Both Shi and Liu began as food vloggers before pivoting to cultural heritage, a shift that echoes the earlier success of Li Ziqi (李子柒) but with a different tone. Where Li’s pastoral, cinematic vignettes emphasize serenity, these new creators foreground apprenticeship, hands-on labor, and personal narrative arcs. Why are viewers hooked? The answer is partly demographic: millennials and Gen Z creators in their late 20s and 30s collapse the stereotype that only elder masters can transmit tradition, reframing heritage as lived, malleable experience rather than museum relics.

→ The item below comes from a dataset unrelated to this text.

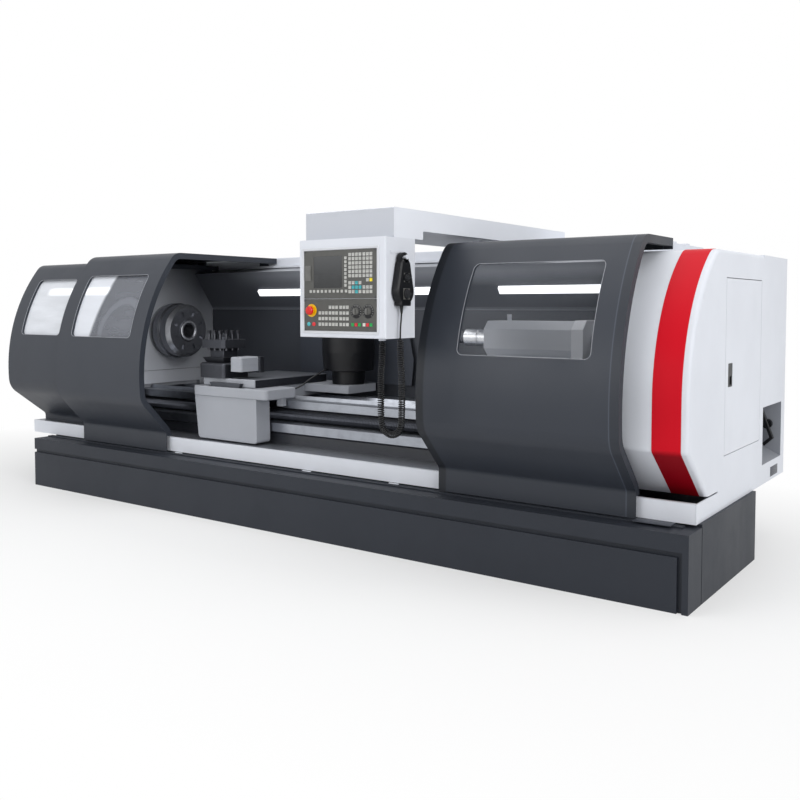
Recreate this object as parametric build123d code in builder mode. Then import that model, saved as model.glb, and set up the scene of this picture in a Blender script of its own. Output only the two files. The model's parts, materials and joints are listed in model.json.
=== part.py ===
from build123d import *
import os
from math import cos, radians, sin, tan

os.makedirs("parts", exist_ok=True)

# A flat-bed turning lathe in a sliding-door enclosure, in millimetres.
# X runs along the bed to the tailstock end, Y to the back and Z up.
# The origin is on the floor under the middle of the machine.

# Overall sizes. Places are measured from the front left foot of the base.
base_length = 4300
base_depth = 945
base_height = 319
toe_depth = 160
toe_height = 307
left_overhang = 208
front_reach = 404
back_reach = 1530
x0 = -(base_length - left_overhang) / 2
y0 = -(back_reach - front_reach) / 2
left_end = -left_overhang
right_end = 4285

# Sheet and fit sizes
sheet = 4
side_plate = 6
slide_gap = 0.1
running_gap = 0.05

# Turning axis and bed
axis_y = 630
axis_z = 1010
way_z = 640
bed_start = 30
bed_end = 3890
bed_front = 372
bed_back = 880
vee_y = 480
vee_half = 18

# Enclosure section: an arched front, a roof, a sloping chin and a skirt
arch_radius = 1107
arch_y = 1020
arch_z = 760
roof_z = 1486
shoulder_radius = 95
roof_back = 1041
short_roof_back = 495
right_roof_z = 1464
chin_bend = 120
neck_bend = 30
skirt_y = 102
skirt_z = 319
door_chin = (622, (skirt_y, 428), skirt_z)
rib_chin = (622, (skirt_y, 428), 408)
rib_depth = 35
rib_width = 30
cover_inset = 38
cover_back = 1008
cover_chin = (634, (216, 438), 400)

# Along the machine
bulkhead_x = 600
cover_end = 668
left_door_x = (391, 1192)
right_door_x = (3105, 4052)
end_cover_x = 3920

# Ledge in front of the bed
ledge_y = 131
ledge_top = 400
ledge_depth = 20
tray_back = 330

# Rear enclosure
hood_front = 1045
hood_top = 1483
hood_right = 3860
ceiling_z = 1420
rail_z = (1423, 1437)
rail_y = 1015
canopy_top = (855, 1390)
canopy_foot = (1016, 1157)
cabinet_front = 1080
cabinet_top = 1410


def across(x):
    """Upright plane across the machine at length x: its axes are depth and height."""
    return Plane(origin=(x0 + x, y0, 0), x_dir=(0, 1, 0), z_dir=(1, 0, 0))


def level(z):
    """Flat plane at height z: its axes are length and depth."""
    return Plane(origin=(x0, y0, z), x_dir=(1, 0, 0), z_dir=(0, 0, 1))


def facing(y):
    """Upright plane along the machine at depth y, looking out to the front."""
    return Plane(origin=(x0, y0 + y, 0), x_dir=(1, 0, 0), z_dir=(0, -1, 0))


def turning(y, z):
    """Plane through a lengthwise axis: its axes are length and radius."""
    return Plane(origin=(x0, y0 + y, z), x_dir=(1, 0, 0), z_dir=(0, -1, 0))


def lengthwise(y, z):
    return Axis((x0, y0 + y, z), (1, 0, 0))


def span(a, b, mode=Mode.ADD):
    """Rectangle from corner a to corner b in the open sketch."""
    with Locations(((a[0] + b[0]) / 2, (a[1] + b[1]) / 2)):
        Rectangle(abs(b[0] - a[0]), abs(b[1] - a[1]), mode=mode)


def outline(*points, mode=Mode.ADD):
    """Straight-sided face through the points in the open sketch."""
    Polygon(*points, align=None, mode=mode)


def rounded_span(a, b, radius, mode=Mode.ADD):
    """Rectangle with round corners from corner a to corner b in the open sketch."""
    with Locations(((a[0] + b[0]) / 2, (a[1] + b[1]) / 2)):
        RectangleRounded(abs(b[0] - a[0]), abs(b[1] - a[1]), radius, mode=mode)


def arched(inset, back, chin, roof=roof_z):
    """Closed outline under the arch and roof, both shrunk by inset; chin is its lower front."""
    chin_top, neck, foot = chin
    radius = arch_radius - inset
    low = (arch_y - (radius ** 2 - (chin_top - arch_z) ** 2) ** 0.5, chin_top)
    top = roof - inset
    high = (arch_y - (radius ** 2 - (top - arch_z) ** 2) ** 0.5, top)
    with BuildSketch() as section:
        with BuildLine():
            ThreePointArc(low, (arch_y - radius, arch_z), high)
            Polyline(high, (back, top), (back, foot), (neck[0], foot), neck, low)
        make_face()
        for corner, bend in ((high, shoulder_radius - inset / 2), (low, chin_bend), (neck, neck_bend)):
            fillet(section.vertices().sort_by_distance((corner[0], corner[1], 0))[0], bend)
    return section.sketch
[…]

China also has a deep supply of material — more than 40 UNESCO-listed intangible cultural traditions and countless local practices — for influencers to mine.

State attention and soft-power stakes

The rise of cultural-heritage influencers has not gone unnoticed by official institutions. They have reportedly been invited to national events and featured in state broadcasts; Shi, for example, was said to have attended the parade marking the 80th anniversary of World War II’s end and appeared on China Central Television (中央电视台)’s online Spring Festival gala. That visibility dovetails with broader state efforts to promote traditional culture domestically and abroad — a form of cultural diplomacy that takes on added weight amid escalating geopolitical tensions over technology and soft power.

Preservation, profit, and the line in between

The trend raises questions as well as admiration. Supporters say the short-video boom is reviving endangered crafts and steering young audiences toward national heritage. Critics worry that the format’s need for spectacle and quick engagement risks commodifying or oversimplifying complex traditions. Either way, the phenomenon highlights a new media ecology in China where ancient skills and modern influencers meet — and where cultural memory can be as shareable as any meme.